Madness at this “blinking madhouse” is another recurring theme since “the burden of secrecy took its toll” and “oddballs” were recruited. It also provides a third version of the ticking clock: another countdown revealed in the opening chapter set in the aftermath of WWII. An anonymous codebreaker has been locked up for more than three years at a fictional sanitarium named Clockwell, symbolic of similar institutions that did exist. You’ll figure out who the tortured soul is but not the Park’s traitor, as the clock races dangerously.

Louise de Bettignies via Wikipedia

Spies on-the-ground are what The Alice Network is based on: a real network of WWI female spies. Here another young, charming, determined socialite, Charlie, gets entangled with a reclusive older woman, Eve, who was a spy in the network. Again, alternating timeframes as the two meet after WWII. Charlie rekindles the spy’s revenge against a Nazi-sympathizer who catered to the Germans for profits, meant to embody “profiteers” who sold out to the Germans. The network was founded by fictional Lili, drawn from the real “Queen of Spies” Louise de Bettignies, a “regular modern day Joan of Arc.”

Like Osla, Charlie shines.
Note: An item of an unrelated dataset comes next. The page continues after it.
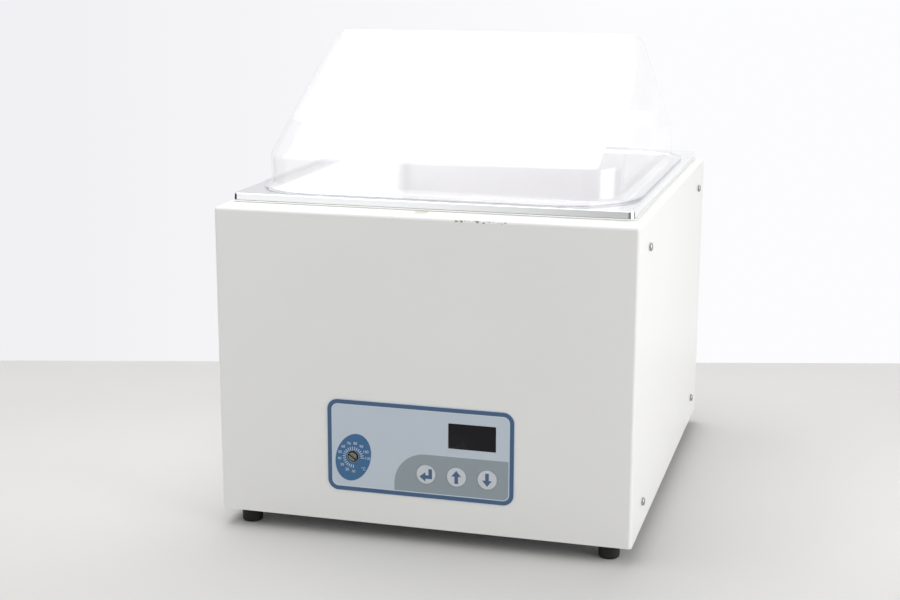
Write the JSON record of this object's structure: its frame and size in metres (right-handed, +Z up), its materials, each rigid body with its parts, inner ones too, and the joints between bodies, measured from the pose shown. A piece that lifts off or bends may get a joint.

So does her romance with Eve’s compassionate Scottish driver as another unlikely trio form a powerful, endearing bond in pursuit of truth and justice driving through France in his beloved British Lagonda convertible. Haunting when they uncover a German massacre in the village of Oradour-sur-Glane. France left it untouched. A haunting monument to truth.

Oradour-sur-Glane by Davdavlhu [CC BY-SA 4.0] via Wikimedia Commons

As cyberattacks threaten our nation’s security, The Rose Code and a “haunted city” remind us of the heroism, endurance, and imagination Quinn masterly shows us is still a possible combination that can change history.